Begin by turning off the circuit breaker, open up the circuit breaker box and the receptacle box and look at the appliance circuit's wires. If not ancient (1960s or later), the wire gauge is printed on them somewhere. If you can't find any printing, look at the bare wire itself (use a screwdriver to loosen the retaining screw and slide the wire out from the connector) and compare it to known wire gauges—another wire in the circuit breaker box, a gauging device, or wire samples from an electrical supply store. If the panel and receptacle ends do not exactly match in wire quality, color, number, and gauge, ignore the rest of what I say and call a handyman or electrician (it indicates you have the wrong wire, or there is a junction somewhere).
The breaker for the circuit cannot exceed the wire rating. That is, a 50 amp breaker cannot be used on a wire rated for 30 amperes: doing so would allow the wire to overheat leading to a house fire. @BMitch's table of values is only for copper wiring for lengths up to 80–100 feet (25–30 m).
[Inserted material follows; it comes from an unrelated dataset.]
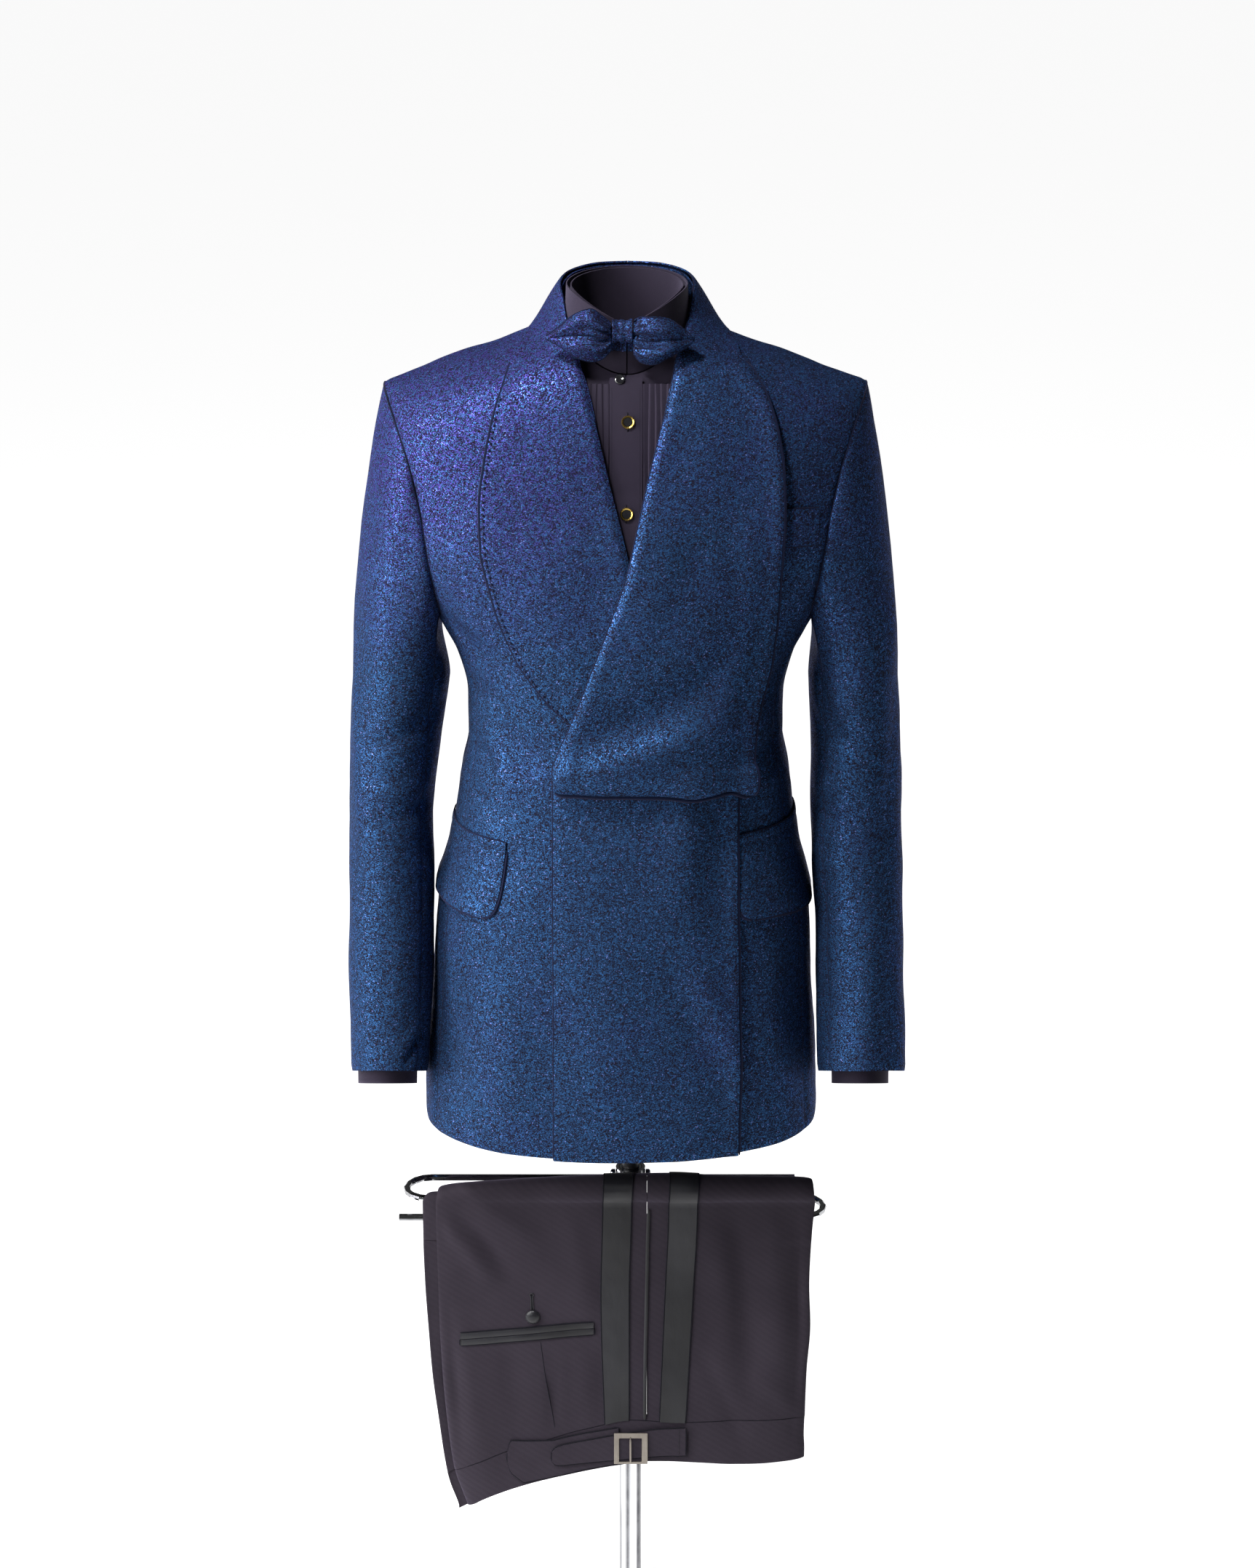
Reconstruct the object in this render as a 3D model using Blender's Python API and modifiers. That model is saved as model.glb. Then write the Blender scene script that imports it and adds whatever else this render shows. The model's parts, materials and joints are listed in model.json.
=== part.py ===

Smaller capacities apply to aluminum wire and for longer wire runs. It would be unusual to find a smaller installed breaker than the wire could handle, but it is acceptable. (I have done this in special situations in my house to protect the device as well as the house wiring when I knew a lot about the specific appliance installed—such as an electric vehicle.)
U.S. range circuits are most commonly intended for a 40 amp appliance (240 volts times 40 amps is 9,600 watts—with a 20% derating for continuous use, that means the most the circuit can use is 7,680 watts). Most run of the mill electric range/ovens are rated at 4,000 watts.
The type of cord ("pigtail") on the appliance is not necessarily indicative of its rating. A 50 amp pigtail and outlet is fine for a 30 amp circuit and appliance, though possibly confusing. An extra heavy component does not increase the circuit capacity—that is determined by the weakest link. If someone installed a 50 amp pigtail and outlet, but the appliance only needs 30 amps and the wire is 10 gauge, there is nothing to do—it is fine as is.
However, if the appliance needs more than the wires' rating, there are several ways to proceed:
- Replace the housewire with suitably heavier gauge wire. This is the most disruptive if sheetrock needs to be torn out. Or maybe the wiring is already exposed or in conduit? That would be much easier.
- Reconfigure the appliance to use less power. In a dryer, there are several heating elements, say three 2 kW elements. Disconnecting one would limit power use to 4 kW (= 4,000 watts) plus the power needed for the motor (usually 250–400 watts). For ranges, disconnecting some of the burners would decrease the maximum possible use.
- Replace the appliance with a less demanding one. (Maybe it is time for a gas appliance instead?)
The circuit is composed of the breaker, the wire, and the receptacle. Changing a receptacle is easy but the size and shape of the receptacle is dictated by the rest of the circuit and is an indication of the voltage and current capacity. Do not just swap it out.
You also should not change the breaker size because then the wire will likely be undersized. The purpose of the breaker is to cut off electricity to avoid a fire by overheating the wire. The circuit breaker is not really the limiting factor, it's the wire size.
If you need a 50 amp circuit you will need to upgrade all 3 components. Might be a good idea to call an electrician.
You need to resize the wire from 10 gauge to 8 gauge, up to 100 feet 8 gauge is good for 50 amps while 10 gauge is good for 30 amps. Most new appliances have 120 volt controls, so you need to have a neutral wire to run them, and if your replacing or adding a new branch circuit, code 240 kicks in (New Homes, or circuits, as of 1996), you need to run a separate ground and neutral wire. So if your changing the branch circuit, you need to run 8/3 NM from the panel box to the outlet and plug it into your 50 amp breaker. Don't change the breaker without replacing the wire first. You will need a huge set of lineman's pliers to bend copper 8 wire.
Electric Ranges are always wired for 50 amp, electric dryers are 30 amp.